Tony Bennett Biography

Anthony Dominick Benedetto, 13 August 1926, Astoria, New York, USA. The son of an Italian father and American mother, Bennett studied music and painting at the High School of Industrial Arts. He later became a talented artist, exhibiting under his real name in New York, Paris and London. Originally possessing a tenor voice that would deepen over the years, Bennett sang during service with the US Army’s entertainment unit late in World War II. Upon his discharge he worked in clubs before joining a Pearl Bailey revue in Greenwich Village as singer and master of ceremonies under the name of Joe Bari, where he was spotted by Bob Hope, who engaged him to sing in his Paramount show and changed his name to Tony Bennett. In 1950 he successfully auditioned for Columbia Records’ producer Mitch Miller, singing ‘Boulevard Of Broken Dreams’, and a year later topped the US chart with ‘Because Of You’ and ‘Cold, Cold Heart’. Other 50s hits, mostly backed by the Percy Faith Orchestra, included ‘Rags To Riches’, ‘Just In Time’, ‘Stranger In Paradise’ (from Kismet), ‘There’ll Be No Teardrops Tonight’, ‘Cinnamon Sinner’, ‘Can You Find It In Your Heart’ and ‘In The Middle Of An Island’.

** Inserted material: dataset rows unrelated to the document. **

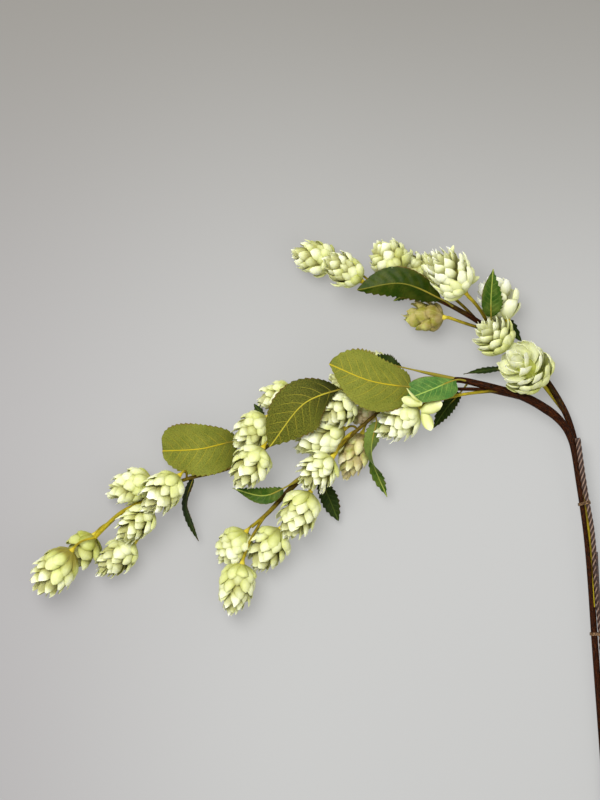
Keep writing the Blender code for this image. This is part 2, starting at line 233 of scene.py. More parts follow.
def bractMaterial():
    constants = {
        "Subsurface Weight": 0.2,
        "Subsurface Radius": (1.0, 0.95, 0.35),
        "Subsurface Scale": 0.003,
        "Specular IOR Level": 0.25,
    }
    made, paint, feed = newMaterial("bractFabric", constants)
    across, along, row = paint.read("spot").parts()
    tone = paint.read("tone", "Fac")
    where = paint.where()
    cloudy = where.noise(bractPaint["clouds"])
    fibreX, fibreY, fibreZ = bractPaint["fibres"]
    fibres = paint.join(across * fibreX, along * fibreY, row * fibreZ).noise(1.0, 4)
    weave = where.noise(bractPaint["weave"], 2)
    # painted light and shade: a bract is lighter in its middle and darker at its edges, as on its bulge; it
    # is whiter towards its tip, its own colour, and darker at its foot, partly painted shade in the gaps
    bulgeLight = 1 - across * across
    pale = bulgeLight * 0.3 + along * 0.25 + row * 0.7 + (cloudy - 0.5) * 0.6 + (tone - 0.5) * 0.9
    body = pale.fade(-0.1, 0.5).mix(bractPaint["deep"], bractPaint["green"])
    body = pale.fade(0.35, 1.0).mix(body, bractPaint["cream"])
    body = pale.fade(1.0, 1.5).mix(body, bractPaint["white"])
    # painted shade: darker olive where a vertex lies deep under the cone's round outside, less so in the
    # bracts near the tip
    deep = paint.read("deep", "Fac") + (cloudy - 0.5) * 0.1
    body = (deep.fade(-0.02, 0.22) * 0.6).mix(body, bractPaint["deep"])
    body = (deep.fade(0.06, 0.32) * (0.97 - row * 0.6)).mix(body, bractPaint["creaseShade"])
    body = (fibres.fade(0.5, 0.72) * 0.25).mix(body, bractPaint["green"])
    blushed = paint.read("rim", "Fac")
    body = (blushed * cloudy.fade(0.35, 0.6) * 0.7).mix(body, bractPaint["blush"])
    specks = where.noise(bractPaint["specks"], 2).fade(0.68, 0.74)
    body = (blushed * specks * 0.8).mix(body, bractPaint["speck"])
    feed("Base Color", body)
    feed("Roughness", cloudy * 0.2 + bractPaint["rough"])
    feed("Normal", (fibres * 0.7 + weave * 0.3).bump(*bractPaint["bump"]))
    return made


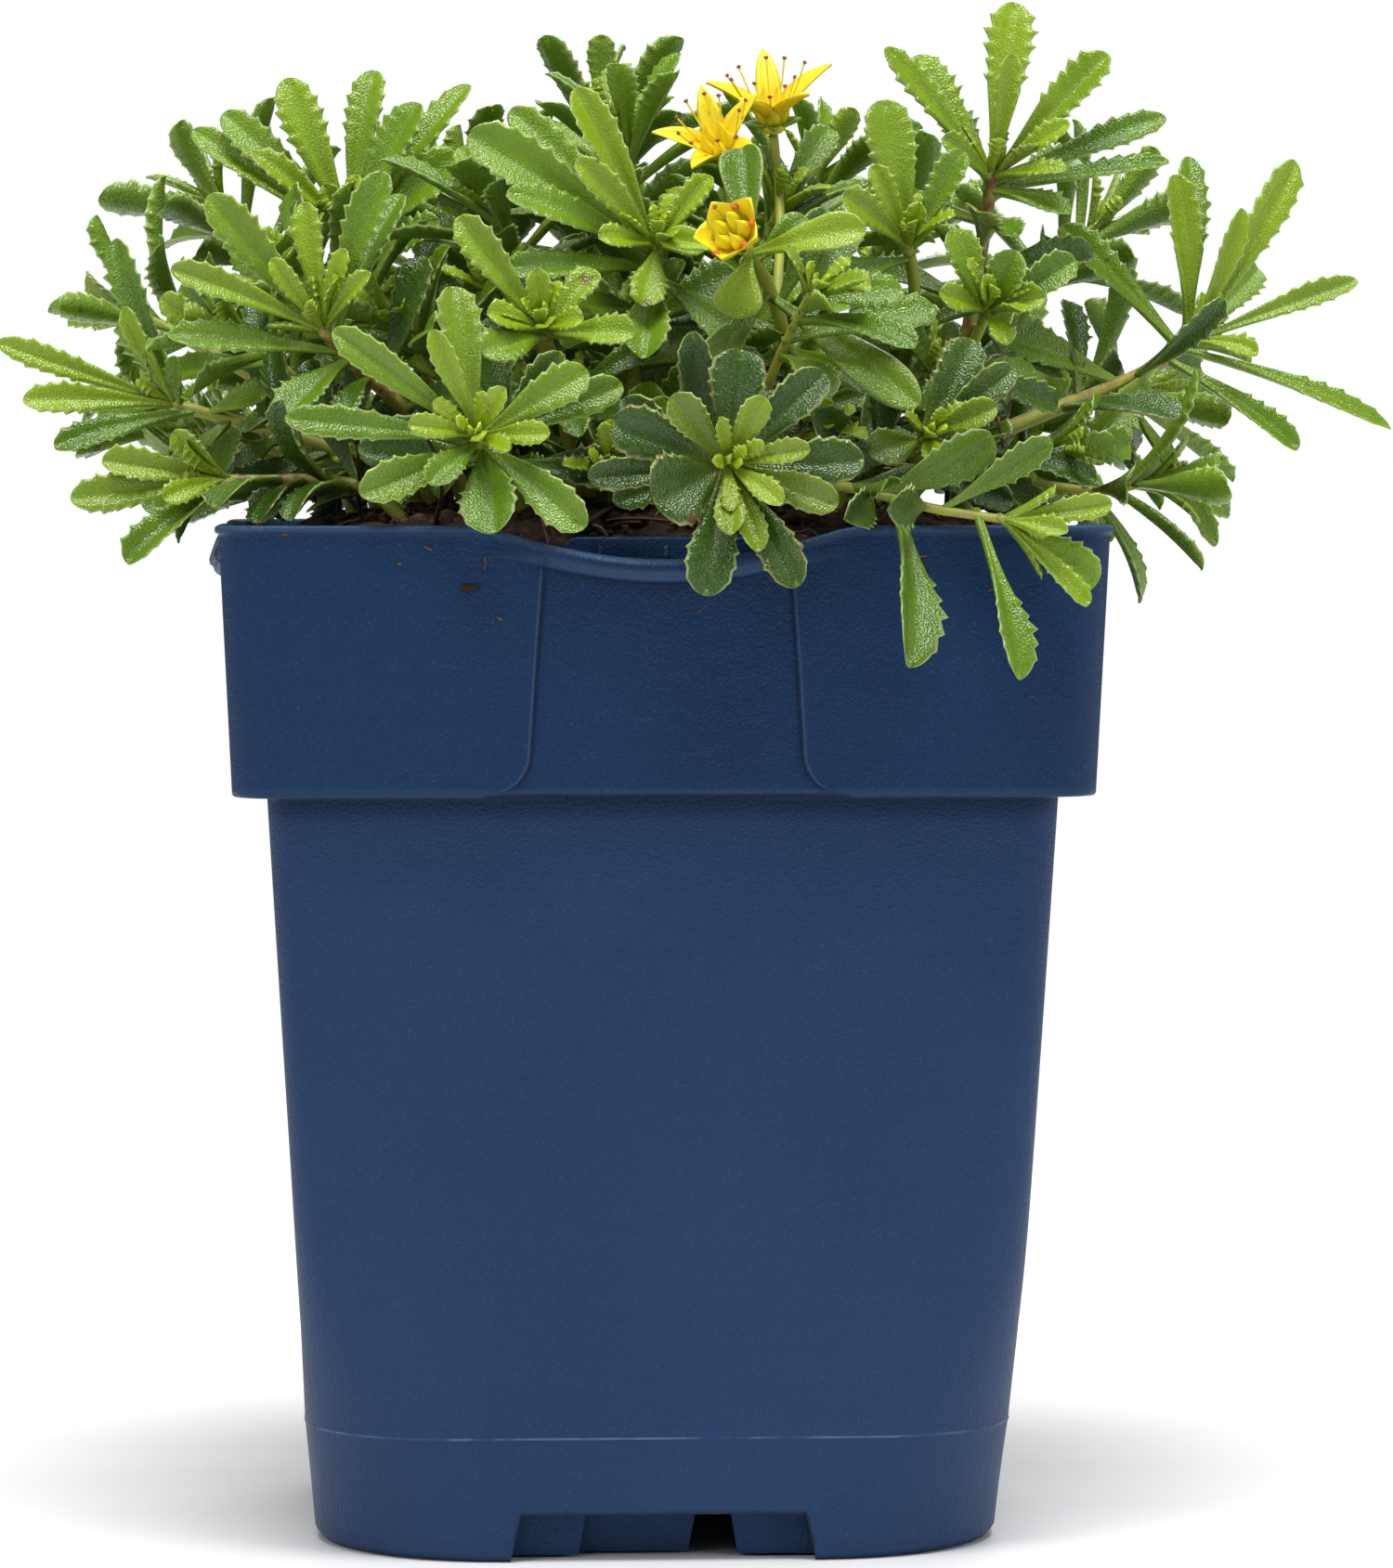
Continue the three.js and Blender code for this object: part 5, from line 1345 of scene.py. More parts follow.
def pot_ring(z, half, radius, edge, panel=0.0, dip=0.0, lip=0.0, hem_lift=0.0):
    """One ring of the pot, from the front's left corner round all four sides."""
    flat = half - radius
    x = side_columns(flat, edge)
    from_edge = min(edge, flat - 1) - np.abs(x)
    inside = np.clip(from_edge / PANEL_STEP + 0.5, 0, 1)
    inside = inside * inside * (3 - 2 * inside)
    bead = EDGE_BEAD * np.exp(-((from_edge + BEAD_OUT) / BEAD_SPREAD) ** 2) if panel else 0
    bulge = lip * np.clip(1 - (x / LIP_HALF) ** 2, 0, 1) ** LIP_ROUNDING
    y = -half + panel * inside - bulge - bead
    heights = z - dip * dip_at(x) + hem_lift * inside
    side = np.stack([x, y, heights], axis=1)
    angles = np.radians(-90 + 90 * (np.arange(1, CORNER_COLUMNS + 1)) / (CORNER_COLUMNS + 1))
    corner = np.stack([
        flat + radius * np.cos(angles),
        -flat + radius * np.sin(angles),
        np.full(CORNER_COLUMNS, z),
    ], axis=1)
    return np.concatenate(on_four_sides(np.concatenate([side, corner])))


# Under the floor: height, half width and corner radius.
UNDER_FLOOR = ((FLOOR_UNDERSIDE, 35.1, 17.7), (0.25, 34.2, 18.8))
# Height and how far inside the body: the foot's rounded edge, the plain body and its seam.
FOOT_EDGE = ((0.02, 1.0), (0, 0.7), (0.1, 0.25), (0.45, 0.05), (1.2, 0))
LOW_BODY = ((2.5, 0), (4, 0), (5.5, 0), (7, 0), (8.5, 0), (10, 0), (11.4, 0))
SEAM = ((12.7, 0), (12.86, -0.05), (13, -0.09), (13.14, -0.05), (13.3, 0))
# The plain body's heights: from, to and step, and the last one under the hem.
BODY_STEPS = (15, 79, 2.2)
BODY_TOP = 79.35
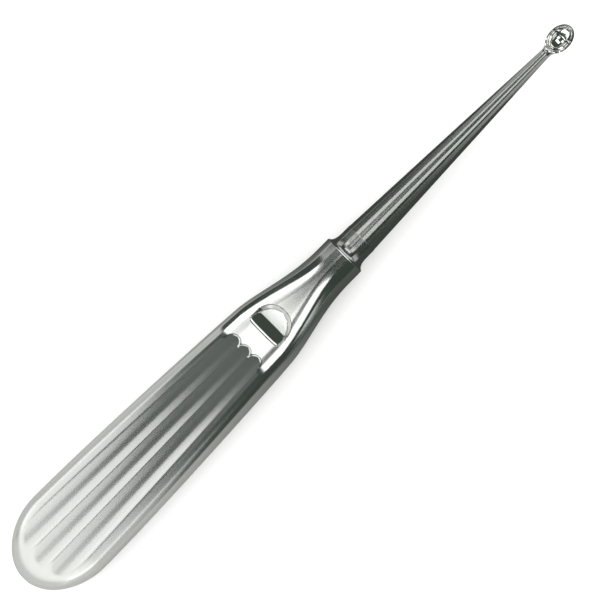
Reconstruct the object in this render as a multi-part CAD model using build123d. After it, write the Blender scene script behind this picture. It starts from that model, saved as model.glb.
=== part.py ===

In 1958, Bennett’s album Basie Swings, Bennett Sings was a precursor to later jazz-based work. That same year ‘Firefly’, by the new songwriting team of Cy Coleman and Carolyn Leigh, was Bennett’s last US Top 40 entry until 1962, when he made a major comeback with the 1954 song ‘I Left My Heart In San Francisco’ (which won a Grammy Award) and a sell-out Carnegie Hall concert, which was recorded and released on a double-album set. During this period he continued his long association with pianist/arranger Ralph Sharon, and frequently featured cornet soloist Bobby Hackett. Often quoted as being unable to find suitable new material, Bennett nevertheless made the 60s singles charts with contemporary songs such as ‘I Wanna Be Around’, ‘The Good Life’, ‘Who Can I Turn To’ and ‘If I Ruled The World’. Even so, the future lay with concerts and his prolific album output, which included US Top 40 albums such as I Wanna Be Around, The Many Moods Of Tony, The Movie Song Album, and four albums with Canadian composer/conductor Robert Farnon.

In the 70s Bennett left Columbia Records and recorded for various labels including his own Improv Records, and made albums with jazz musicians Ruby Braff and Bill Evans. By the early 80s his career and personal life were in the doldrums, however, and it was thanks to his son Danny, who took over control of his father’s business interests, that he was able to make a comeback. His return to Columbia Records in the mid-80s produced The Art Of Excellence, which included a duet with Ray Charles, and Bennett/Berlin, a celebration of America’s premier songwriter, on which he was accompanied by the Ralph Sharon Trio. He continued to gain excellent reviews at venues such as the Desert Inn, Las Vegas, and in 1991 celebrated 40 years in the business with a concert at London’s Prince Edward Theatre. In 1993 and 1994 Bennett was awarded Grammys for ‘Best Traditional Pop Performance’ for his albums Perfectly Frank andSteppin’ Out. Around the same time, Bennett was ‘discovered’ by younger audiences following his appearances on the David Letterman Show, benefit shows hosted by ‘alternative rock’ radio stations, and his Unplugged session on the US cable channel MTV. The latter teamed him with contemporary artists k.d. lang and Elvis Costello. By the time he had gained two more Grammys and a World Music Award in 1995 for his MTV Unplugged, the album had spent 35 weeks at the top of the US Jazz chart. He received a second World Music Award for lifelong contribution to the music industry.

Bennett’s star continued to shine with 1995’s Here’s To The Ladies, a formidable collection of classic songs with particularly impressive versions of ‘God Bless The Child’ and ‘I Got Rhythm’. He expanded his Billie Holiday catalogue with 1997’s excellent On Holiday: A Tribute To Billie Holiday. The 90s ended with one of Bennett’s most critically acclaimed albums, the Duke Ellington tribute Bennett Sings Ellington Hot And Cool. Further recordings in the new millennium kept Bennett in the public eye, including a notable collaboration with k.d. lang on 2002’s A Wonderful World. He celebrated his 80th birthday in 2006 with a series of retrospective releases and a brand new duets album. His voice has ripened with age and he appears hip to a much wider and younger audience.